A practical illustration in the IT field of the law of comparative advantage, the most misunderstood concept in economics. It rests on the insight that values are relative to personal preferences, productivity, and other values, i.e. they are neither inherent in nor proportional to quantity of labour; and trade is for mutual profit, nurturing the division of labour.

CNET: Reasons for the shift start with lower wages. HP pegs the cost of a talented programmer in India at about $20,000 a year, a fraction of the cost of a top U.S. tech worker. Other factors fueling the shift offshore, according to Forrester, include the emergence of low-cost high-bandwidth telecommunications links, standardized business applications and Internet-based collaborative tools. IBM and EDS call it "best shore" not "offshore"... A former employer of mine called it "Global Distributed Development" although they hired cheaper labour in India only, not all over the globe, unlike what IBM et al. already do. Quality often suffers under such models, due to the lack of universal, measurable quality definitions in IT, and the need for regular interactions with the end-users/clients (requirements change!). [this item]

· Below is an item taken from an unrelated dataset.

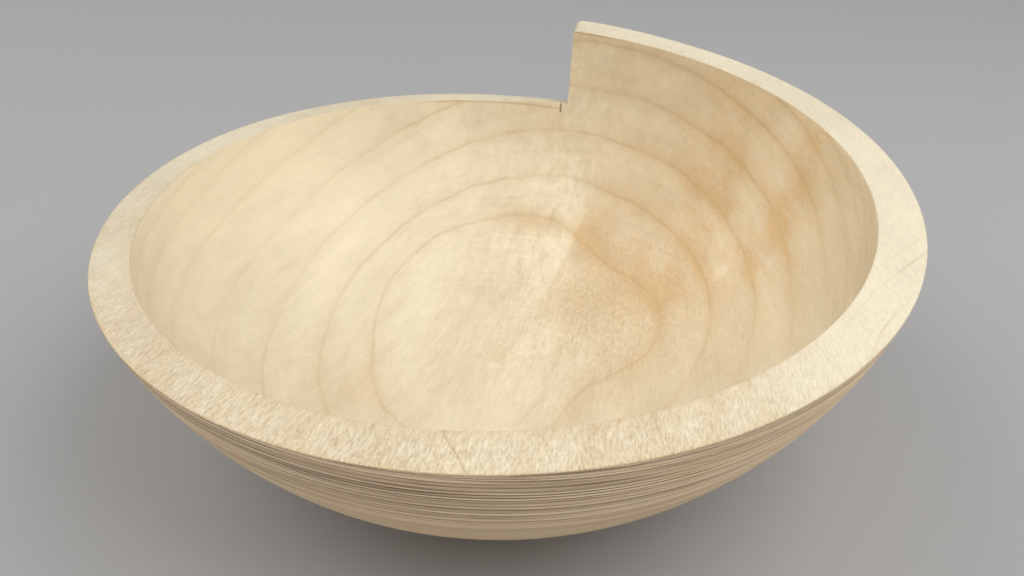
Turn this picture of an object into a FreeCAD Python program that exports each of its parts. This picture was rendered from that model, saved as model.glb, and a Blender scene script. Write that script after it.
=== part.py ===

Lessons for Survival in Political Scandals

The Guardian offers key lessons on disgrace, deserved and undeserved, that fate routinely heaps on public figures... advice for future victims yet unknown.
  1. It's never the crime, it's always the cover-up.
  2. Get all the facts out in one go.
  3. Context and timing is all.
  4. Hypocrisy is always a killer.
  5. Know thine enemy.
  6. Don't shaft your friends.
  7. Scandals are not legal, they're political.
  8. Guilt by association may not be fair, but it's real.
  9. When all else fails, make a personal statement.